Ce récit sans concession devient de plus en plus tendu et troublant à mesure que la passion se mue en brutalité. Ulli Lust n’hésite pas à montrer ses faiblesses comme celles des autres. Dans cette histoire, personne n’a le beau rôle. Kimata est possessif, macho et agressif ; Ulli est dépendante au sexe et indifférente à son enfant ; et même le gentil Georg en prend pour son grade à cause de son petit pénis.
Un trait réaliste et sans chichis
D’une franchise radicale et parfois déconcertante, Ulli Lust ignore le politiquement correct (elle représente le Kimata violent en Noir grimaçant), l’autocensure. En septembre, lors d’une rencontre au Festival international de littérature de Berlin, elle avouait toutefois s’être demandé si, au regard de la vague nationaliste en Autriche, il était raisonnable de représenter de cette façon un migrant qui commet une erreur, avant de finalement choisir de raconter les faits sans les adoucir.

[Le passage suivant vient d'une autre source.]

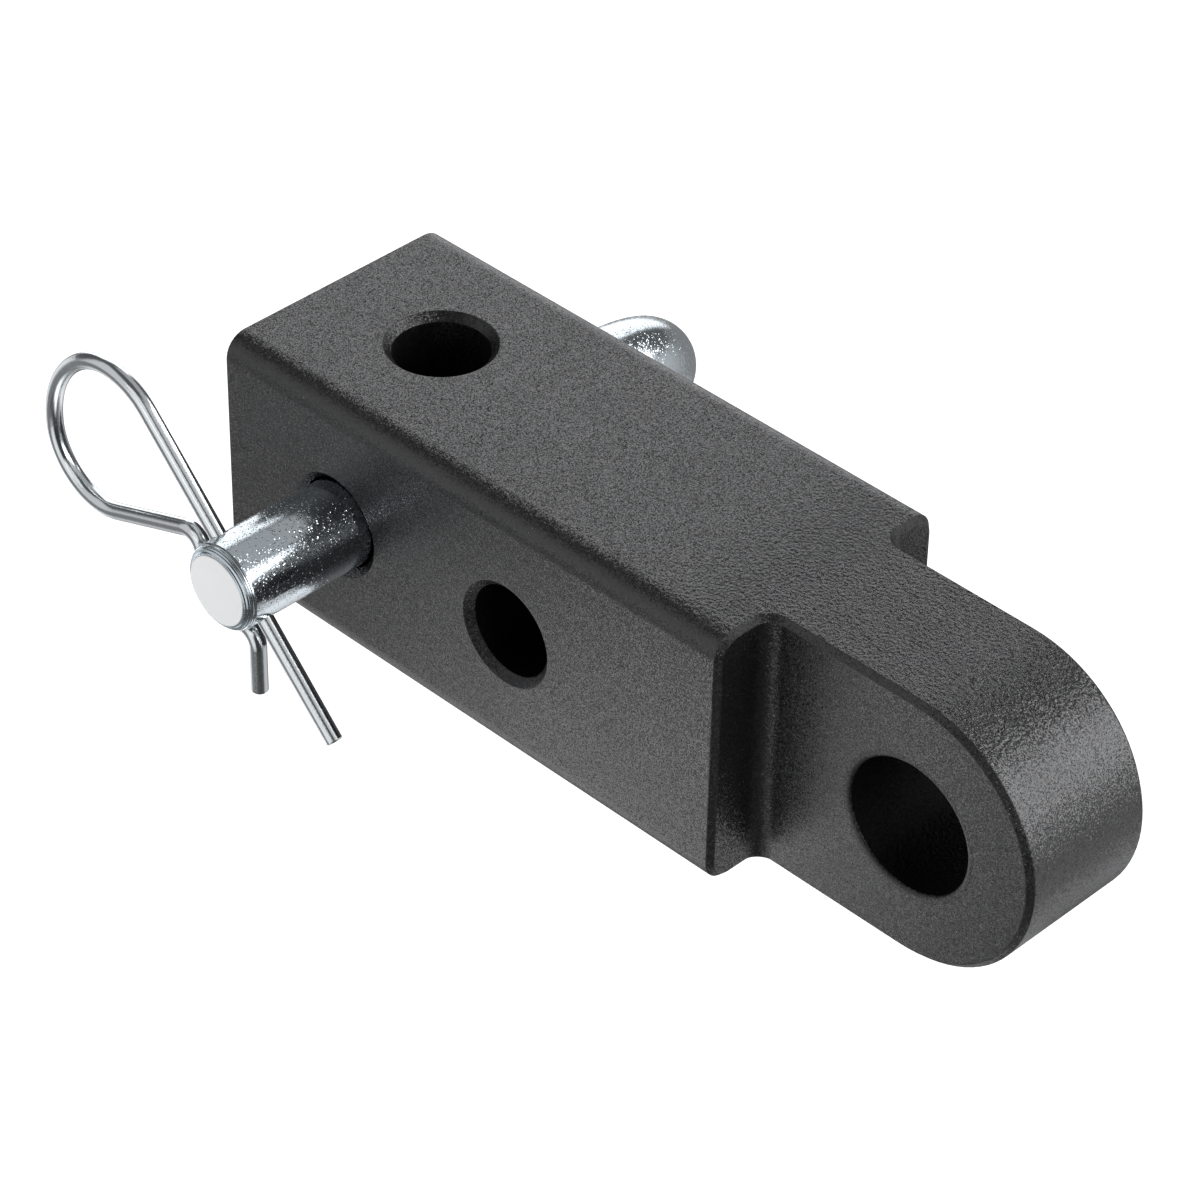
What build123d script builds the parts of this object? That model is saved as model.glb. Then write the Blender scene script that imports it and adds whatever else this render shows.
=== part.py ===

Par ailleurs, Ulli Lust aborde avec la même honnêteté l’indifférence de la police face aux violences faites aux femmes, la politique d’asile de l’Autriche, le racisme quotidien. La crudité du propos est renforcée par celle du dessin, comme lors des nombreuses scènes de sexe, représentées de façon explicite pour souligner l’entente absolue de son corps avec celui de Kimata. Son trait réaliste et sans chichis s’est assoupli depuis Trop n’est pas assez. De très belles et fréquentes pleines pages, souvent descriptives, paisibles et bucoliques, parfois fougueusement érotiques, parsèment le récit. Des respirations bienvenues au milieu de cette intense mise à nu.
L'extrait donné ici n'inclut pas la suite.